Workington only won two games all season and were the first team to be relegated from Super League. At this point they had crushing debts once more but just like in the seventies, Workington would survive. This was in no small part to a Challenge Cup tie against Leeds, the huge crowds from which would clear Workington’s arrears. In 2002 they would drop to League Two once more. 

After two consecutive seasons of finishing third in League Two, Workington found themselves back in the Championship in 2013 and two years later, they would finish fourth in the Championship Shield, but would never make it into the top half of the league. In 2017, they would once again be in League 1 and with fourth and fifth placed finishes in the 2018 and 2019 seasons respectively, plus appearances in both finals of that year, things are looking good again for Workington.

From a team that was created in a time of so much strife, climbing to the top of the mountain at Wembley before crashing back down to the lowest level in the game, Workington have had to deal with a lot of inconsistency and financial hardship. The chance of playing in the re-branded Super League was not the success that fans hoped it would be.

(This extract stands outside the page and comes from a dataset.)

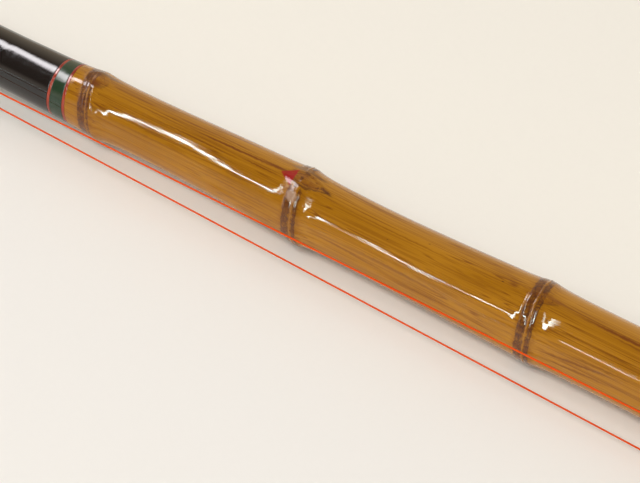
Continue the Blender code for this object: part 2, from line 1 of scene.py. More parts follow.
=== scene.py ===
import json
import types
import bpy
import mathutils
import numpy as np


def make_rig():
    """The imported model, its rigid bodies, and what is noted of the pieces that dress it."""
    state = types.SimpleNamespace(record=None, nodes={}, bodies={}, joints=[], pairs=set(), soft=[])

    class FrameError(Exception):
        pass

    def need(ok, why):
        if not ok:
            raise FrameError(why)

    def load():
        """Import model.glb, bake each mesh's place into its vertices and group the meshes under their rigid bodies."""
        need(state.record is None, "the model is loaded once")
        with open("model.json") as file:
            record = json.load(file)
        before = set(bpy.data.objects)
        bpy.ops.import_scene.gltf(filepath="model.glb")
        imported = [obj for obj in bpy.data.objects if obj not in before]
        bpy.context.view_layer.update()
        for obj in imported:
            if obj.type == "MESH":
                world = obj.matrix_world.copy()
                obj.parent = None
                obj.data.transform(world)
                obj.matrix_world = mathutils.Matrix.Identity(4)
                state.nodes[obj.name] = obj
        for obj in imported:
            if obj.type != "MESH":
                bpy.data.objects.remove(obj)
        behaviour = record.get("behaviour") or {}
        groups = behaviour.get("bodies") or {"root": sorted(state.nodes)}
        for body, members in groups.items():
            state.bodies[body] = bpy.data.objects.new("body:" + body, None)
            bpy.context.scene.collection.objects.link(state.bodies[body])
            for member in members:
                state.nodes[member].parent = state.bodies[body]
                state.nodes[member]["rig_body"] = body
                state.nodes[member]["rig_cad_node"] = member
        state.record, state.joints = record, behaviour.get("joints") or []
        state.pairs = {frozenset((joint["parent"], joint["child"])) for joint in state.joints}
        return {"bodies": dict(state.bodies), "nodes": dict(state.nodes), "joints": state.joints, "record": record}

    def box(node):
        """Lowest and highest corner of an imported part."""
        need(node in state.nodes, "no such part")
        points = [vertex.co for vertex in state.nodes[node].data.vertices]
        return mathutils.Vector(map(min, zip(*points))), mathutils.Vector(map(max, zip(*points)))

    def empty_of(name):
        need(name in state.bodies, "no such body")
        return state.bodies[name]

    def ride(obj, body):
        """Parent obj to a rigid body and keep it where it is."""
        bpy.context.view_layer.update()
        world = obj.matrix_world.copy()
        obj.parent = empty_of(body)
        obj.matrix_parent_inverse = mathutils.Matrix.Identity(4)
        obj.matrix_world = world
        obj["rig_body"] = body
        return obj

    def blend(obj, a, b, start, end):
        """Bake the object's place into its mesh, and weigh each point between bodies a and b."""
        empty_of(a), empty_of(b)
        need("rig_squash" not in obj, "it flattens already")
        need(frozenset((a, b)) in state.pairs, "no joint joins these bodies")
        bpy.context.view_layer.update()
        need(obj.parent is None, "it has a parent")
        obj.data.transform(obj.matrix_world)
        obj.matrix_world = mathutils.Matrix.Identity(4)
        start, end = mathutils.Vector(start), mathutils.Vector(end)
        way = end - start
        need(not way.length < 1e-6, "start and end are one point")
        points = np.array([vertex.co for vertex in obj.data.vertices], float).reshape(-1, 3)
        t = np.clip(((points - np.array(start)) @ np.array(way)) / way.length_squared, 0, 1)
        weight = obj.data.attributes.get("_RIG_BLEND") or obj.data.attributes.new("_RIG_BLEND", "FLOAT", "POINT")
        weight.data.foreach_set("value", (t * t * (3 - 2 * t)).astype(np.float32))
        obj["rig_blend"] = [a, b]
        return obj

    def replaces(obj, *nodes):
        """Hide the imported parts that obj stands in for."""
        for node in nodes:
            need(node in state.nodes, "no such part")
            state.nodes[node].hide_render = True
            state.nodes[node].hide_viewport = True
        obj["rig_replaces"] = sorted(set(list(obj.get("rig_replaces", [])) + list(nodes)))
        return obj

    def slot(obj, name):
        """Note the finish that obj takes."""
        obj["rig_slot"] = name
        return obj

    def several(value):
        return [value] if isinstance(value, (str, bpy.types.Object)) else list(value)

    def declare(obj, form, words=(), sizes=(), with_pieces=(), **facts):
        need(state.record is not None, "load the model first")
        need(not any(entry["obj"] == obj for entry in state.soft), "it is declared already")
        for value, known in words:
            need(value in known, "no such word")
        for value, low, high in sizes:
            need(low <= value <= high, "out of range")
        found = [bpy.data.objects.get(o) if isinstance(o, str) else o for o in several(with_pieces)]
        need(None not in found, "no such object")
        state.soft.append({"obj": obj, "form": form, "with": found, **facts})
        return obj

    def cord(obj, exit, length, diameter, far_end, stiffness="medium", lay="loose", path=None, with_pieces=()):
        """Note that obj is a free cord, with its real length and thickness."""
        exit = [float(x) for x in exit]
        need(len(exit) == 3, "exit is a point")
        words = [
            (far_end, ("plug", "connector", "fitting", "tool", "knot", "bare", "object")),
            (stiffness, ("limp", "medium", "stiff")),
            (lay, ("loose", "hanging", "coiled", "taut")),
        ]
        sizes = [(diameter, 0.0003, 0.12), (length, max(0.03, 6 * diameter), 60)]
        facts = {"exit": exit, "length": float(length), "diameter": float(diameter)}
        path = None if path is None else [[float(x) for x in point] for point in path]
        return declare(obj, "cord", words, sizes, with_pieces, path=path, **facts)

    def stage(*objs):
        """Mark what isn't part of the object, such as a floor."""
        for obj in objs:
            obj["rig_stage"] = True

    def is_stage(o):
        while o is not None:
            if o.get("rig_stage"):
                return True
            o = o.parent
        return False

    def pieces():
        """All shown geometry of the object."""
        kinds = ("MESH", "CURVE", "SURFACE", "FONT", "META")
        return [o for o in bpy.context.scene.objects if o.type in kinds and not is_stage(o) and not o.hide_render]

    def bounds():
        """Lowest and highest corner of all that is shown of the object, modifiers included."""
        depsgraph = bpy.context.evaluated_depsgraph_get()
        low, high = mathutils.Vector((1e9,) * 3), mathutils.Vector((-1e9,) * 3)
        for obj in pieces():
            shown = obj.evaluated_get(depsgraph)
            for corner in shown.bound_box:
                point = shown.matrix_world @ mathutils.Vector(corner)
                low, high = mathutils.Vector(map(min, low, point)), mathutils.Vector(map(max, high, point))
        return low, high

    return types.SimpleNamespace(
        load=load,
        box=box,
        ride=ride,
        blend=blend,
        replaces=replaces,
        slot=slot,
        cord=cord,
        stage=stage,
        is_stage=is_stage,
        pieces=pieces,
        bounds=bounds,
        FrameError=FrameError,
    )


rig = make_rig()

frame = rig.load()

import json
import bpy
import numpy as np
from functools import partialmethod
from math import atan, cos, pi, radians, sin, sqrt, tau
from mathutils import Matrix, Vector

# Bamboo fishing rod: the finished surfaces of every piece, its line, and the studio around it.
# Sizes below are millimetres from the rod's axis. "u" runs along the rod from the middle node of
# the grip, towards the butt. Angles round the rod start at the upper front and grow downwards.

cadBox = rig.bounds()
mm = 0.001

capRear = 254.8                         # u of the butt cap's flat end, which fixes the axis
capLow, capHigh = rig.box("butt_cap")
axis = Vector((capHigh[0] - capRear * mm, (capLow[1] + capHigh[1]) / 2, (capLow[2] + capHigh[2]) / 2))

belowLevel = 4.8                        # degrees that the line's side is turned below level
sideTurn = radians(90 + belowLevel)
upperFront = Vector((0, -cos(radians(45)), sin(radians(45))))
lowerFront = Vector((0, -cos(radians(45)), -sin(radians(45))))


def placed(points):
    # rod millimetres to the frame
    return np.asarray(points, float) * mm + np.array(axis)


def fromLineSide(points):
    # (u, round the rod, height) on the line's side to rod millimetres
    p = np.atleast_2d(np.asarray(points, float))
    y = p[:, 1] * cos(sideTurn) - p[:, 2] * sin(sideTurn)
    z = p[:, 1] * sin(sideTurn) + p[:, 2] * cos(sideTurn)
    return np.stack([p[:, 0], y, z], 1)


def added(name, data):
    # a new object in the scene
    made = bpy.data.objects.new(name, data)
    bpy.context.collection.objects.link(made)
    return made


def records(keys, *rows):
    # a list of dictionaries that share their keys
    return [dict(zip(keys.split(), row)) for row in rows]


# Camera, as the photograph was taken: from 45 degrees above, turned towards the tip

camera = {
    "focal px": 2247.0, "image width px": 640, "sensor": 36.0,
    "turned": 18.8, "rolled": 26.51,     # degrees
    "distance": 492.0, "aim u": 6.55, "aim off px": 24.84,
}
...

Instead, there have been less than few occasions where they have looked close to coming back.

A second round thumping at the hands of Leigh Centurions in the 2019 1895 Cup is a good recent reflection of the vast gulf of effort that Workington would need to commit to, to get back into Super League. What cannot be denied though is that Workington are still a vital part of the Cumbrian contingent. With their history showing as higher troughs as peaks, in time, Workington could be back in Super League one day, but there is a long way to go until that happens.